The OG was 1.052, FG was 1.018-1.020 after 2.5 weeks in primary. Assumed it finished high due to lactose?
 
Thank you for your comment. I thought about that but was worried they'd just point the finger at me and say I made a mistake? It can't harm though, I'll try that tomorrow and let you know how it goes!
 
5 gallon batch yes. You're right it is still beer but it's just so damn sweet. I will probably drink it out of spite
 
Add me to the "he confused Carafa and Caramunich" list. That's a pretty big mistake to make for a LHBS staffer.

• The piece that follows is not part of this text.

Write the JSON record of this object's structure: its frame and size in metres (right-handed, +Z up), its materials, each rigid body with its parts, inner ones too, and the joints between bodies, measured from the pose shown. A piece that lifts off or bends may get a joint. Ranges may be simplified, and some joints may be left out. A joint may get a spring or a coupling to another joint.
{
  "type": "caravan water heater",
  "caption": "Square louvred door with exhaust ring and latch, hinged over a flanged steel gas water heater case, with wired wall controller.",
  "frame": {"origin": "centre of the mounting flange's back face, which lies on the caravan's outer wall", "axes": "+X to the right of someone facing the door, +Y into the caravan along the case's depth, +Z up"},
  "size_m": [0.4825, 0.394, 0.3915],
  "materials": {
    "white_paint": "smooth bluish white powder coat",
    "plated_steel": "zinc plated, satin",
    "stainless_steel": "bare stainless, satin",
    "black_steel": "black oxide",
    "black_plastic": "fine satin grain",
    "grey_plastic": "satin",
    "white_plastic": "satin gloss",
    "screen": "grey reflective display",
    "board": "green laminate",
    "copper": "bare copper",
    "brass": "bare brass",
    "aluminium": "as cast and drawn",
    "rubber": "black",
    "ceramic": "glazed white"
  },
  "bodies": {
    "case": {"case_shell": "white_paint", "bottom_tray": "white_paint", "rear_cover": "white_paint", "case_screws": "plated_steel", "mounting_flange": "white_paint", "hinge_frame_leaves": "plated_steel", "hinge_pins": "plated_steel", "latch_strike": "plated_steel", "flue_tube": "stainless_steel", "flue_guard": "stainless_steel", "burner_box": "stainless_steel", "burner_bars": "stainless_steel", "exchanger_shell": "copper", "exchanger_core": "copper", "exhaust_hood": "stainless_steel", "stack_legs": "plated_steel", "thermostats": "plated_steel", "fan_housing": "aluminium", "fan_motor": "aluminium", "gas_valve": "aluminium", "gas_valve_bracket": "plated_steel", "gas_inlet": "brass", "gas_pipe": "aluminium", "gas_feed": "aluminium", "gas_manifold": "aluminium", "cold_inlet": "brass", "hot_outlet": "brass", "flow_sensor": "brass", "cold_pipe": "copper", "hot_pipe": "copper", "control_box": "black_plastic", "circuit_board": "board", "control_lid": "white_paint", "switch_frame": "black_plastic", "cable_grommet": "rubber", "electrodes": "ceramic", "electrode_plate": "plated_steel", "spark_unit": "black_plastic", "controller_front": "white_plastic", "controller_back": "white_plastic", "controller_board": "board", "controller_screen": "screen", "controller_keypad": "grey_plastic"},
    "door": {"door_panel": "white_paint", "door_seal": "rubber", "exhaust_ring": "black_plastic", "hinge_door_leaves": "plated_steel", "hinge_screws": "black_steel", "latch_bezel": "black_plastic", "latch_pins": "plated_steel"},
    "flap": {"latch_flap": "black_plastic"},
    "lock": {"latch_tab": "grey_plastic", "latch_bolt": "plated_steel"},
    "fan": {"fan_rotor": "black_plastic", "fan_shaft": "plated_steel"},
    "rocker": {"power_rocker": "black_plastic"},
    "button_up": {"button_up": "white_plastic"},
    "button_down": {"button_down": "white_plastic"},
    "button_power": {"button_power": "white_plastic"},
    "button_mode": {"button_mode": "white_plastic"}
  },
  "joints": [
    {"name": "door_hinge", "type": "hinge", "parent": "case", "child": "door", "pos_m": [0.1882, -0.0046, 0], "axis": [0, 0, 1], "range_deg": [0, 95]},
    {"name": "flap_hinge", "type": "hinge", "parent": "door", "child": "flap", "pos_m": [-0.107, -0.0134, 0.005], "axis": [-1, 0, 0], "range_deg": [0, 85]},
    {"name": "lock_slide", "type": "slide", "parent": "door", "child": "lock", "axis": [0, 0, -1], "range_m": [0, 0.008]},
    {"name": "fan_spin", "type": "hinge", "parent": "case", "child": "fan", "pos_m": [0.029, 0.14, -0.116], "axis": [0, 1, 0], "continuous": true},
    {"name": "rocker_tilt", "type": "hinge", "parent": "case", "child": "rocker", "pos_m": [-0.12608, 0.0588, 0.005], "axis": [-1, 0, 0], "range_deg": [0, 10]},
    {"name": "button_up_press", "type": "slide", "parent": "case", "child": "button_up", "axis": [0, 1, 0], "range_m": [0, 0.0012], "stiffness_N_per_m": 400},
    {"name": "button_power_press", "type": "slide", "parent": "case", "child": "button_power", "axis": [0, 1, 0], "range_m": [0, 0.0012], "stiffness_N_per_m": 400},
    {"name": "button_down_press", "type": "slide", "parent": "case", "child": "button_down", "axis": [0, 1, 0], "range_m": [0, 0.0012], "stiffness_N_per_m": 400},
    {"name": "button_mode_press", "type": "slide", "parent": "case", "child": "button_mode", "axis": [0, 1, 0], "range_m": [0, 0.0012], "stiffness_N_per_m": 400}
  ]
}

And the color from the chocolate malt depends on who's chocolate malt you used. The °L can vary pretty widely. I pretty regularly use an English PALE Chocolate Malt that's only ~200 °L, and a half pound of that with some crystal and base malt, and that would put you in the reddish-copperish range. Don't know if that's what you mean by "orange".

But if you were lighter than that, then it's possible the chocolate malt was wrong too.
 
Make a hop tea and steep some black patent or some more chocolate to darken it up and offset the sweetness.

Perhaps blend it with a dry stout recipe and get 10 gal of greatness.
 
I guess copper is a better description than orange.

The English chocolate malt would have been the same malt from the same store that was in my dark brown colored porter (8.5 pale malt, 1 lb medium crystal, 0.5 lb English chocolate), so I'm guessing they forgot that too.

Will see what they say tomorrow!

1420267536177323837520.jpg
 
I know if my lhbs ever made that mistake, they would have no problem making it right. It was probably just a brain shart. Give them the chance to wipe it up.
 
Are you picking up any roast character in it? Because there's probably chocolate malt in there based on everything you've described. It's probably a lighter chocolate, but it's probably there. And dark brown for a porter is acceptable for an English porter.
 
if you have an espresso machine, could brew a shot or two, let it chill and dump it into each glass? cold steep some coffee beans and some cacao nibs in vodka and dump it in? it'd be like a golden stout.